> [Brief] In the following material, identify every line holding the string "part" and return it.

> [Data provided]
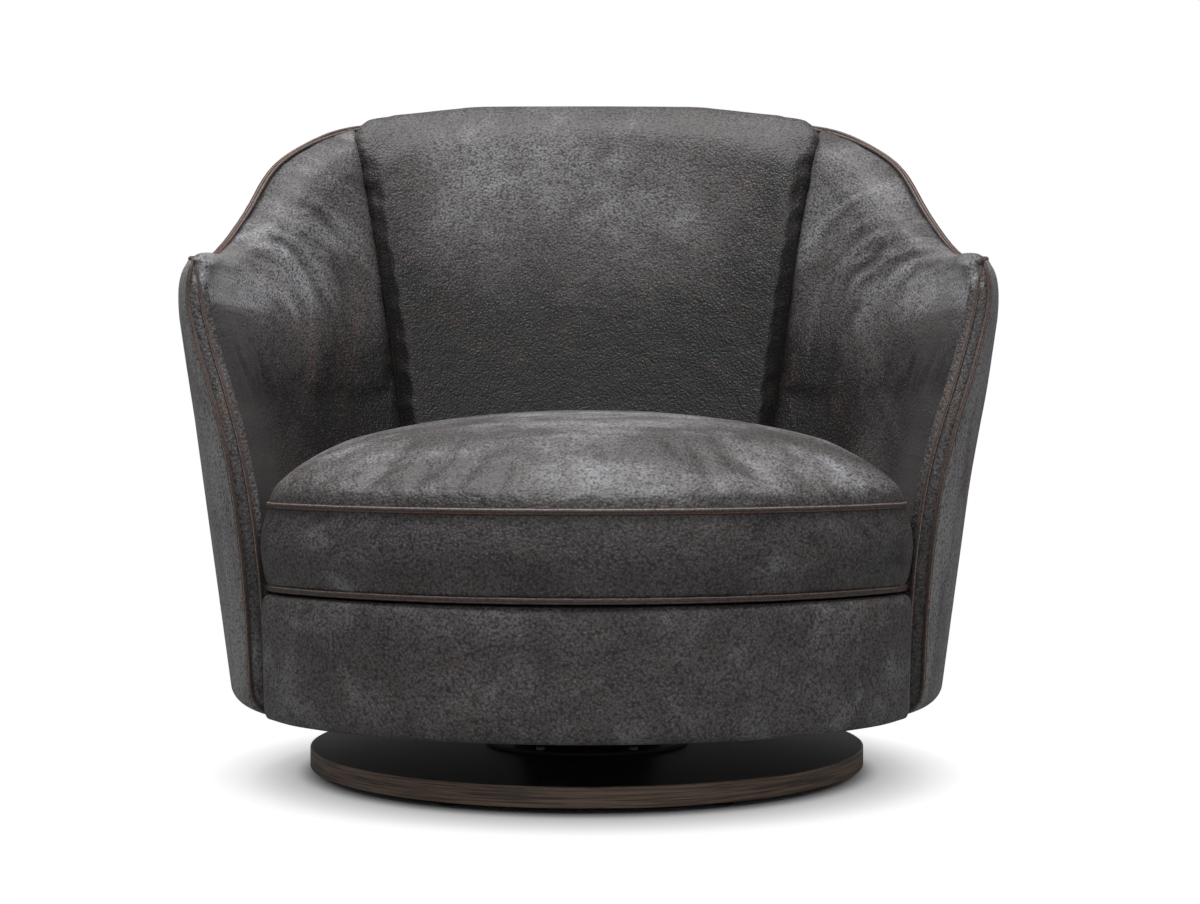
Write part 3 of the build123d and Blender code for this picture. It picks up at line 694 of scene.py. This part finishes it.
zinc = zinc_plate("zinc_plated_steel")
black_steel = powder_coat("black_powder_coat")
black_nylon = nylon("black_nylon", "#161616", "#222222")
cage_nylon = nylon("natural_nylon", "#c4bda9", "#ddd7c6")
jute = woven("jute_webbing", "#5e5139", "#9c8862", 2.5)
deck_cloth = woven("black_deck_cloth", "#0d0d0d", "#232323", 1.2)
dust_cloth = woven("black_dust_cloth", "#080808", "#1a1a1a", 1.0)

slot_finish = {
    "plinth_wood": disc_wood_and_shade, "plinth_edge": edge_veneer, "glide_nylon": black_nylon,
    "black_steel": black_steel, "zinc_steel": zinc, "cage_nylon": cage_nylon, "frame_wood": birch_ply,
    "webbing": jute, "dust_cloth": dust_cloth, "deck_cloth": deck_cloth, "leather": shell_hide,
    "leather_trim": trim_hide, "leather_pad": arm_hide,
}
for part in frame["record"]["subparts"]:
    solid = frame["nodes"][part["node"]]
    solid.data.materials.clear()
    solid.data.materials.append(slot_finish[part["material_slot"]])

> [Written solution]
Write part 3 of the build123d and Blender code for this picture. It picks up at line 694 of scene.py. This part finishes it.
for part in frame["record"]["subparts"]:
    solid = frame["nodes"][part["node"]]
    solid.data.materials.append(slot_finish[part["material_slot"]])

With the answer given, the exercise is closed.